The American Meteorological Society defines Tornado Alley as the corridor stretching from central Texas, northward into Oklahoma, Kansas and Nebraska, and eastward into central Illinois and Indiana. This region contains the maximum tornado frequency in the continental United States.

Recent research at the NOAA National Severe Storm Laboratory, however, has focused on the likelihood that tornadoes will cause significant damage in a much larger region. They designate a swath from central Texas, northward to South Dakota as having the greatest risk of "significant tornadoes." Such twisters are rated EF2 or higher on the Enhanced Fujita Tornado Scale and have winds over 113 mph.

The Plains are most vulnerable to tornado outbreaks because the region is the place where cold, dry air flowing south from Canada most frequently clashes with warm, moist air moving northward from the Gulf of Mexico.

A feature called the dry line can also provide a trigger. The dry line is a boundary between hot, dry desert air advancing east from the Desert Southwest versus the warm, moist airmass from the Gulf of Mexico. Tornado-producing thunderstorms frequently form just ahead of the dryline.

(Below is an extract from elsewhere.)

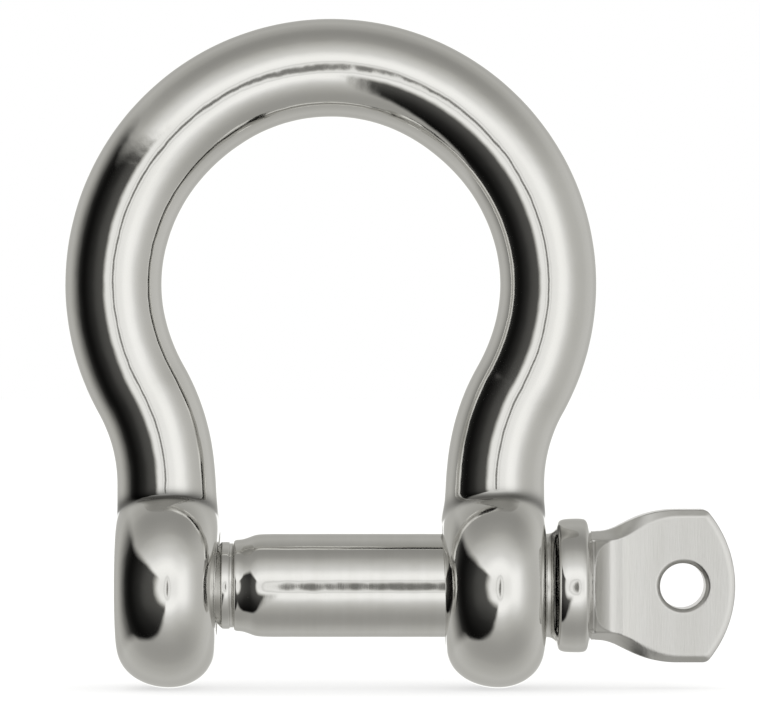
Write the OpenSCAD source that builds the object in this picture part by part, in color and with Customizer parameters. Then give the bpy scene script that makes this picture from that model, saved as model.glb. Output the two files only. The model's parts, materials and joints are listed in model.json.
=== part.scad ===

Tornadoes also form and survive best in areas with few obstructions, i.e. flat terrain and few trees, so the Plains are an ideal breeding ground. Hilly, forested areas in the East, and mountainous terrain in the West tend to suppress tornado formation.

Terrain, unstable air, and a triggering mechanism, such as a cold front or dry line, are not enough to cause tornadoes, however. Wind shear, or changes in wind direction and speed with height, is necessary to get a thunderstorm to rotate and produce a tornado.